The investors who build life-changing dividend income don’t chase the highest yields or try to time the market. They buy quality businesses at fair prices, reinvest the dividends, and let compounding do the work for 20+ years.
Start small if you need to. A single share of a dividend ETF begins the process. The sooner you start, the sooner dividend growth starts compounding in your favor.
Frequently Asked Questions
What qualifies a company as a Dividend King?
A Dividend King has increased its dividend for 50 consecutive years. These are rare — only a few dozen companies qualify. Dividend Aristocrats require 25 consecutive years, which is more common but still impressive.
How much money do you need to live off dividends?
Use this formula: Annual Income Needed ÷ Portfolio Yield = Investment Needed. For $50,000 per year at a 3% yield, you need $1,667,000. At 4%, you need $1,250,000. Higher yields reduce the capital requirement but may increase risk.
Should I reinvest dividends or take cash?
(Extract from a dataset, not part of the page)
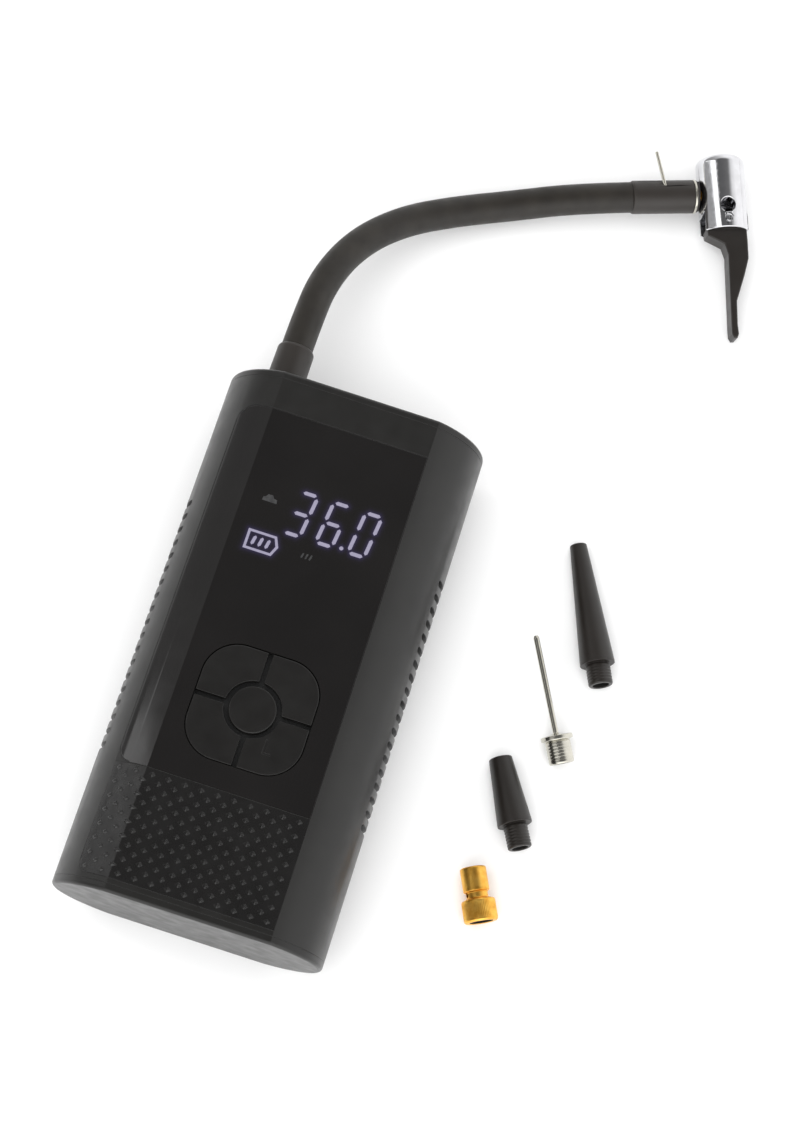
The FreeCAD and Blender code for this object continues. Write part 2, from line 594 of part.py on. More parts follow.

Reinvest during accumulation years (before retirement). The compound effect dramatically increases your final portfolio value. Take cash once you reach your income goal or need the money for expenses. You can mix strategies — reinvest 50%, take 50% as income.
Can you make $1,000 a month in dividends?
Yes. For $12,000 annually, you need $400,000 at a 3% yield, or $300,000 at a 4% yield. Start with smaller goals — $100/month requires $40,000 at 3% — and build from there.
What’s the difference between qualified and ordinary dividends?
Qualified dividends are taxed at lower capital gains rates (0-20%). Ordinary dividends are taxed at your regular income rate (up to 37%). To qualify, hold the stock at least 60 days around the ex-dividend date.
Are dividend stocks a good investment for beginners?
Yes. Dividend stocks provide regular income, encourage long-term holding, and tend to be from established companies. Start with dividend ETFs for instant diversification, then add individual stocks as you learn.